Certa vez, ao distinguir a comédia italiana das demais, o cineasta Mario Monicelli salientou o fato de que seus exemplares lidam de forma irônica e bem-humorada assuntos que seriam, em tese, extremamente dramáticos. Ao inaugurar com o clássico “Os Eternos Desconhecidos” a chamada commedia all’italiana no final da década de 1950, ainda reerguendo ruínas deixadas pela Segunda Guerra Mundial, o mestre propunha um olhar sobre figuras pobres em meio à total desilusão, à margem da sociedade, vivendo de golpes, trapaças e assaltos. Não estranha, portanto, o fato de alguém que teve a honra de ser um de seus assistentes, Riccardo Milani, capitanear um projeto que resgata (e também subverte) alguns dos elementos que tornaram o gênero tão popular em seu país.

Em “Obrigado, Rapazes”, destaque do Festival de Cinema Italiano deste ano, Milani utiliza metaforicamente o contexto pós-pandêmico e estreita os horizontes de seus delinquentes ao colocá-los já presos por seus crimes e às voltas com os ensaios de “Esperando Godot”, monumento do teatro moderno escrito por Samuel Beckett. Tendo, em certa medida, o absurdo – palavra tão cara ao famoso dramaturgo irlandês – como um de seus eixos, o longa vai se ancorar na relação entre Antonio, um ator de meia idade desempregado, e um grupo de detentos. Se os encontros “forçados”, a princípio, são encarados com uma previsível resistência de parte a parte, aos poucos, o contato com o texto da obra-prima de Beckett reacende no personagem vivido por Antonio Albanesse um entusiasmo adormecido e cria em seus improváveis pupilos uma inequívoca identificação.
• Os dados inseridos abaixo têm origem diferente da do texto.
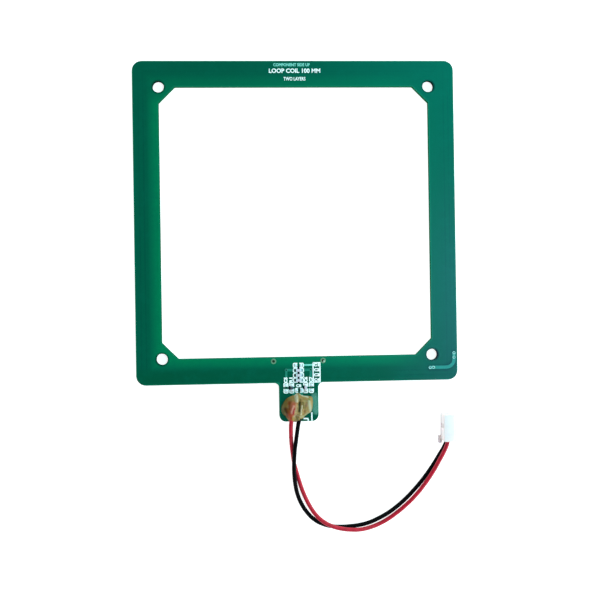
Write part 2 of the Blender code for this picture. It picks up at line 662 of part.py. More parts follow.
build_board()
build_back_copper()
build_crossover()
build_vias()
build_eyelets()
build_front_copper()
build_chips()
build_wires()
build_solder("red", RED_PAD_X)
build_solder("black", BLACK_PAD_X)
build_glue()
build_housing()
build_terminal("black", LOWER_WIRE_Z)
build_terminal("red", UPPER_WIRE_Z)
build_plug_strands("black", LOWER_WIRE_Z)
build_plug_strands("red", UPPER_WIRE_Z)
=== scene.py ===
"""Looks for a printed loop antenna board with a glued two-wire lead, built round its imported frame.

Board coordinates are millimetres from the loop's own centre, with z = 0 on the underside.
"""
import math

import bmesh
import bpy
from mathutils import Matrix, Vector, noise


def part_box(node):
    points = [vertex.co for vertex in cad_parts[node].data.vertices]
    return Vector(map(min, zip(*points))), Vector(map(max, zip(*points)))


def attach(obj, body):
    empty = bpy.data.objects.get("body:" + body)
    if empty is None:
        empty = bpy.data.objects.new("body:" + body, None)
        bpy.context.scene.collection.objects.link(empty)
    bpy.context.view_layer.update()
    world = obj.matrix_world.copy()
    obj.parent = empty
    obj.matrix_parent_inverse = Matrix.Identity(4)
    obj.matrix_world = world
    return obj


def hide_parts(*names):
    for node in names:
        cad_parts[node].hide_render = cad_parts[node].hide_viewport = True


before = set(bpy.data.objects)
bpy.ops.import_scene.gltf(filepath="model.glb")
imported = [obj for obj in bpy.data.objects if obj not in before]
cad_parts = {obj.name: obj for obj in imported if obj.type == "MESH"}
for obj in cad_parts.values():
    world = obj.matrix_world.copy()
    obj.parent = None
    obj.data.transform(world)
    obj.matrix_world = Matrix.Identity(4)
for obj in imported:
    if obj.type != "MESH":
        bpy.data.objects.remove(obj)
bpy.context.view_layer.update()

MM = 0.001
LOOP_CENTRE_Y = 6.0      # the loop's centre lies this far behind the frame's origin, in mm

# Board, in mm
HALF_BOARD = 50.0
HALF_WINDOW = 42.0
WINDOW_CUT = 5.0
TAB_HALF_WIDTH = 6.1
TAB_END_Y = -62.0
HOLE_PLACE = 42.0
HOLE_RADIUS = 1.8
TRACE_PITCH = 1.44
LAST_TURN_INSET = 4.4    # from the outer edge to the inner side of the third turn
BOARD_TOP = 1.6
COPPER_TOP = 1.645
INK_BOTTOM = 1.605
INK_TOP = 1.665          # the ink also runs over the masked copper

# What lies on the board stands on a foot just above it, in mm
FILM_FOOT = BOARD_TOP + 0.01
SOLDER_FOOT = BOARD_TOP + 0.012
GLUE_FOOT = BOARD_TOP + 0.02

# Lead, in mm
WIRE_DIAMETER = 1.3
RED_ROUTE = (
    (-1.5, -57.4, 2.35), (-1.75, -58.8, 2.35), (-2.2, -60.3, 2.35), (-2.55, -62.4, 2.33),
    (-2.65, -64.7, 2.15), (-2.6, -67.3, 1.65), (-2.4, -69.8, 1.05), (-2.1, -72.3, 0.74),
    (-1.7, -75.1, 0.66), (-1.0, -77.8, 0.66), (-0.2, -80.7, 0.66), (0.7, -83.5, 0.68),
    (1.8, -86.2, 0.82), (3.2, -88.9, 1.27), (5.0, -91.4, 1.85), (7.3, -93.4, 2.14),
    (10.0, -94.8, 2.17), (12.8, -95.6, 2.15), (15.6, -96.0, 2.05), (18.4, -96.1, 1.75),
    (21.4, -95.7, 1.2), (24.4, -94.8, 0.78), (27.2, -93.4, 0.75), (30.0, -91.5, 0.95),
    (32.8, -89.2, 1.25), (35.6, -86.5, 1.6), (38.4, -83.1, 2.05), (41.2, -79.0, 2.65),
    (43.7, -74.5, 3.3), (45.3, -71.3, 3.75), (46.0, -69.2, 3.9), (46.08, -67.4, 3.9),
)
BLACK_ROUTE = (
    (0.9, -57.4, 2.35), (0.72, -58.8, 2.35), (0.3, -60.3, 2.35), (-0.25, -62.4, 2.35),
    (-0.7, -65.1, 2.32), (-1.1, -67.9, 2.22), (-1.5, -70.7, 2.17), (-1.72, -73.4, 2.17),
    (-1.85, -76.2, 2.1), (-1.75, -79.1, 1.75), (-1.4, -82.0, 1.15), (-0.8, -84.8, 0.74),
    (0.3, -87.6, 0.66), (1.95, -90.3, 0.66), (4.35, -92.8, 0.66), (7.3, -94.4, 0.66),
    (10.1, -95.1, 0.66), (12.9, -95.3, 0.66), (15.7, -95.2, 0.66), (18.5, -94.9, 0.66),
    (21.5, -94.2, 0.66), (24.4, -93.0, 0.66), (27.3, -91.5, 0.66), (30.1, -89.6, 0.66),
    (33.0, -87.2, 0.66), (35.8, -84.4, 0.75), (38.7, -81.0, 0.98), (41.5, -77.1, 1.32),
    (43.8, -73.4, 1.63), (45.3, -70.9, 1.83), (46.0, -69.2, 1.9), (46.08, -67.4, 1.9),
)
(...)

É notório como a direção não faz cerimônia ao amenizar o peso que naturalmente uma trama majoritariamente passada dentro de uma penitenciária carregaria. Embora sempre lembre ao espectador de que aqueles são homens perigosos, sobretudo na forma como trabalha a persona intimidadora de Diego (Vinicio Marchioni), o roteiro é eficaz ao aliviar a tensão porque sabe transitar nos mais diversos tipos de humor: ora oferece momentos de pura vergonha alheia, como na cena em que Antonio precisa fingir um orgasmo ao telefone diante de um guarda; ora investe na verborragia que desencadeia os conflitos a serem resolvidos a cada novo ensaio; e ainda vai pelo caminho do nonsense (“É o absurdo!”, justifica-se) através dos métodos criados para destravar os integrantes de um “elenco” tão sui generis.

Diferente do caráter trágico trazido por filmes como “César Deve Morrer”, que também contava a história de um clássico do teatro encenado no cárcere, a leveza dá o tom em “Obrigado, Rapazes”. Sem deixar de lado a observação de questões sociais relevantes – o aprisionamento de imigrantes, por exemplo -, o longa não escapa dos clichês presentes em projetos que falam sobre professores e alunos que redescobrem juntos o seu valor, mas cativa por mostrar de modo ao mesmo tempo terno e sarcástico o poder humanizante da arte.